Bundled dataset (NGA-West2)

The NGA-West2 metadata (~107 MB uncompressed) is too large to ship inside the wheel. It is hosted as a gzip-compressed asset on a GitHub Release and downloaded automatically the first time it is needed.

Automatic download

No action is required. The first call to any API that needs the dataset (e.g. GCIM) triggers a one-time download:

from djura.record_selection import GCIM

gcim = GCIM()   # downloads ~85 MB to ~/.cache/djura/ on first call

Subsequent calls load directly from the local cache at ~/.cache/djura/NGA_W2_v2.pickle.

Manual control

from djura.data_loader import load_data, clear_cache

data = load_data()   # explicit load / download
clear_cache()        # remove cached file to force re-download

Custom dataset path

Set the DJURA_METADATA_PATH environment variable to point to a local pickle file.
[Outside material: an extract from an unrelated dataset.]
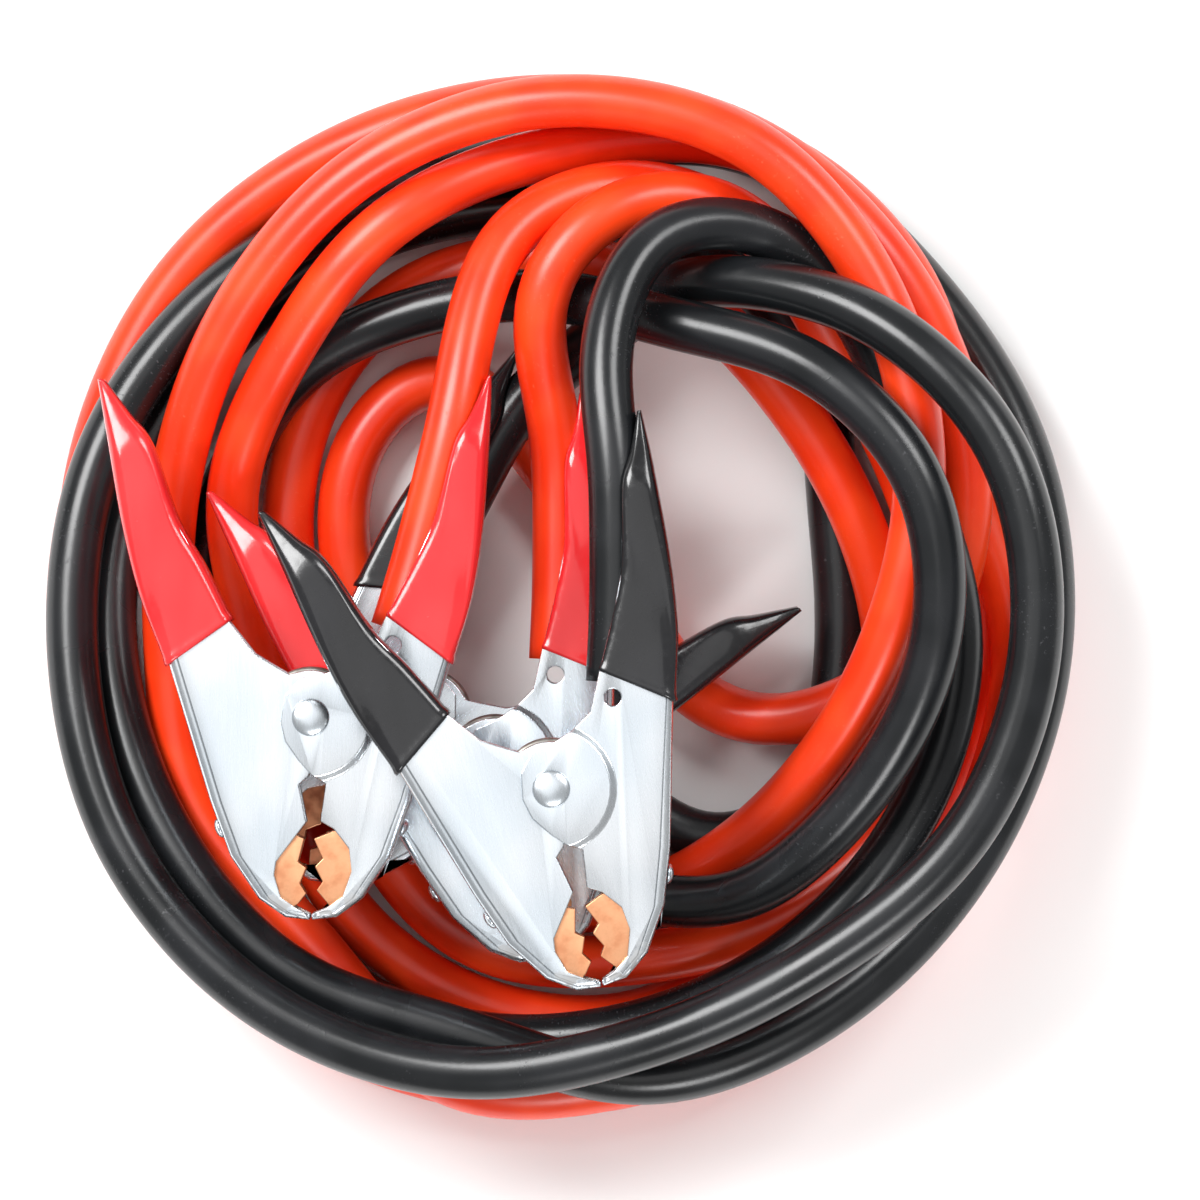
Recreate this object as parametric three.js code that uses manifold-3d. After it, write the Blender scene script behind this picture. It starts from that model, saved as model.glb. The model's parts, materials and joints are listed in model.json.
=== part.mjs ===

This bypasses the download entirely and is the recommended approach for offline use or custom metadata:

# bash / macOS / Linux
export DJURA_METADATA_PATH=/path/to/metafile.pickle

# PowerShell
$env:DJURA_METADATA_PATH = "C:\path\to\metafile.pickle"

# CMD
set DJURA_METADATA_PATH=C:\path\to\metafile.pickle

Attribution

The dataset is derived from the NGA-West2 Ground Motion Database (PEER, UC Berkeley). It contains metadata only — no waveform records. See ATTRIBUTION.md for full attribution and instructions on downloading waveforms from PEER.